Ok.  Fair enough.  I’ll take you at your word.  I have a another question for you.


Do you today believe something much different than you did just 5 or 10 years ago?  Almost everyone doesn’t hesitate with an affirmative answer.


My response then is, “Well, weren’t you a sincere and honest broker of information and knowledge back then?  I assume you were.  So do you think it’s really a good idea to attack or besmirch someone simply because they currently are on a different path and/or weren’t privy to the experience, facts or data that you were?


I sincerely don’t think that’s an honorable critique.


We’ve Got Research on Our Side!


Then there is the incredible temptation to use research and data to shut down critique or bludgeon opposing viewpoints.


First point: Data is NOT the same as research.  I believe it is imperative to stop behaving as if they are one in the same.  They are decidedly NOT. 


Research obviously can have weight!  Data, until it is placed inside a specific context and/or interpreted as a relationship to something else, it is often a non sequitur. 


For example, data clearly shows that at the scene of almost every automobile accident there are skid marks from tires.  This is absolutely true and those specific facts are not in dispute.


However, to make the connection between the raw data and the event and suggest that because these marks are at the scene of almost every accident they somehow are integral in causing the accident goes too far.


This is commonly referred to in research circles as an inferential leap.

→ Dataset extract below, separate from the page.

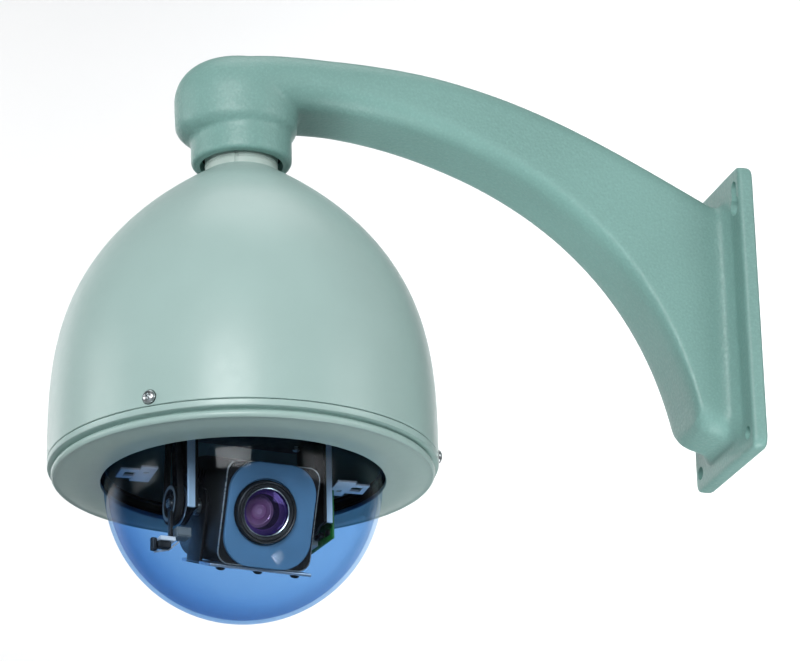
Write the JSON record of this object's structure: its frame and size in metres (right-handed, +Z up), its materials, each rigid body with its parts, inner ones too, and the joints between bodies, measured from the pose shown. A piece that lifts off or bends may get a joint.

Knowing that at the scene of the accident there are almost always skid marks is knowledge.  Wisdom is knowing their possible relationship to the accident itself. Wisdom is knowing what they could mean and what they don’t mean.  Wisdom is in the humility and curiosity of the application of that knowledge.


The baseball world today is, unfortunately, chocked FULL of inferential leaps. Knowledge, data and facts are not in short supply.


In your career as a player or as a coach, I strongly suggest you are on the constant quest for wisdom, and along that journey continually remind yourself that while we seek knowledge, it is decidedly not the same as wisdom.